▶ **Exercise**
Find each line with the string "type" and report it.
----- Dataset content -----
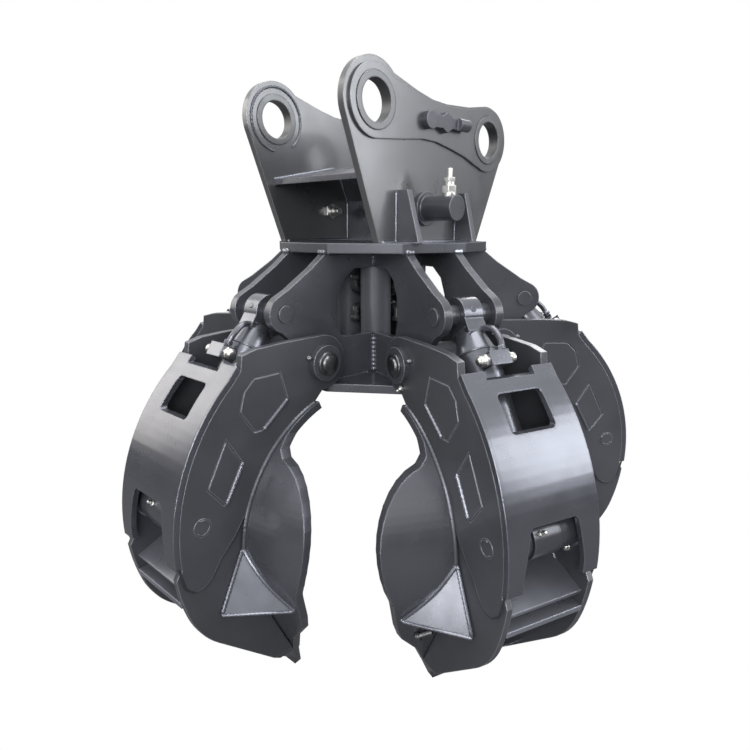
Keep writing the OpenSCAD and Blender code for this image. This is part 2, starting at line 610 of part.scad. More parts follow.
ear_near();
ear_far();
ear_doublers();
pin_bushes();
tie_plate();
ear_gussets();
port_tube();
hub_fittings();
lock_block();
flange();
bottom_plate();
clevis_front();
clevis_right();
clevis_rear();
clevis_left();
clevis_empty();
corner_posts();
pivot_tubes();
swivel_body();
cylinder_pins();
jaw_front_near();
jaw_front_far();
jaw_front_cover();
jaw_front_shell();
jaw_front_webs();
jaw_front_pivot_pin();
jaw_front_rod_pin();
cyl_front_barrel();
cyl_front_ports();
cyl_front_rod();
jaw_right_near();
jaw_right_far();
jaw_right_cover();
jaw_right_shell();
jaw_right_webs();
jaw_right_pivot_pin();
jaw_right_rod_pin();
cyl_right_barrel();
cyl_right_ports();
cyl_right_rod();
jaw_rear_near();
jaw_rear_far();
jaw_rear_cover();
jaw_rear_shell();
jaw_rear_webs();
jaw_rear_pivot_pin();
jaw_rear_rod_pin();
cyl_rear_barrel();
cyl_rear_ports();
cyl_rear_rod();
jaw_left_near();
jaw_left_far();
jaw_left_cover();
jaw_left_shell();
jaw_left_webs();
jaw_left_pivot_pin();
jaw_left_rod_pin();
cyl_left_barrel();
cyl_left_ports();
cyl_left_rod();
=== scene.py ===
import math
import bmesh
import bpy
from bpy.props import FloatProperty, FloatVectorProperty, PointerProperty
from mathutils import Matrix, Vector


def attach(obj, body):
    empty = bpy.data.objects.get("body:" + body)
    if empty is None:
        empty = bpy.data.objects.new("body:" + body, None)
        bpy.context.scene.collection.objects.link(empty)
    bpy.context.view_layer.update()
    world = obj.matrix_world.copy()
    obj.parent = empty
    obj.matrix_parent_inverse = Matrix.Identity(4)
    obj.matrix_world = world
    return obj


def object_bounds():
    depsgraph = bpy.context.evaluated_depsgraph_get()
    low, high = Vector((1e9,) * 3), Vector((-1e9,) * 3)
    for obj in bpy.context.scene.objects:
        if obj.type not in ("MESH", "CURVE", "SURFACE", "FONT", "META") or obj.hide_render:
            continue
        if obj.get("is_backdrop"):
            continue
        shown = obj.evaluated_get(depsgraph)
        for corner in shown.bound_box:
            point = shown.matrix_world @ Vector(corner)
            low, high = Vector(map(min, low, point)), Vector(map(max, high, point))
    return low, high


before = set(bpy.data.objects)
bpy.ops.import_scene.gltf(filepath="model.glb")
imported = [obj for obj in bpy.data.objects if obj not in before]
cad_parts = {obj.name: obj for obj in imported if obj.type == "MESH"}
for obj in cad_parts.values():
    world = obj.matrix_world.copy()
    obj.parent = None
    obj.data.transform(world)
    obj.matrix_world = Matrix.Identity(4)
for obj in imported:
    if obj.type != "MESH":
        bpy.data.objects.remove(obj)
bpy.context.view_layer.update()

bl_info = {
    "name": "Orange-peel grapple dressing",
    "version": (1, 0, 0),
    "blender": (4, 5, 0),
    "location": "3D View > Sidebar > Grapple",
    "description": "Paint, weld beads, unions, pipes and fasteners for a petal grapple",
    "category": "Object",
}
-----
▶ **Task answer**
        if obj.type not in ("MESH", "CURVE", "SURFACE", "FONT", "META") or obj.hide_render:
cad_parts = {obj.name: obj for obj in imported if obj.type == "MESH"}
    if obj.type != "MESH":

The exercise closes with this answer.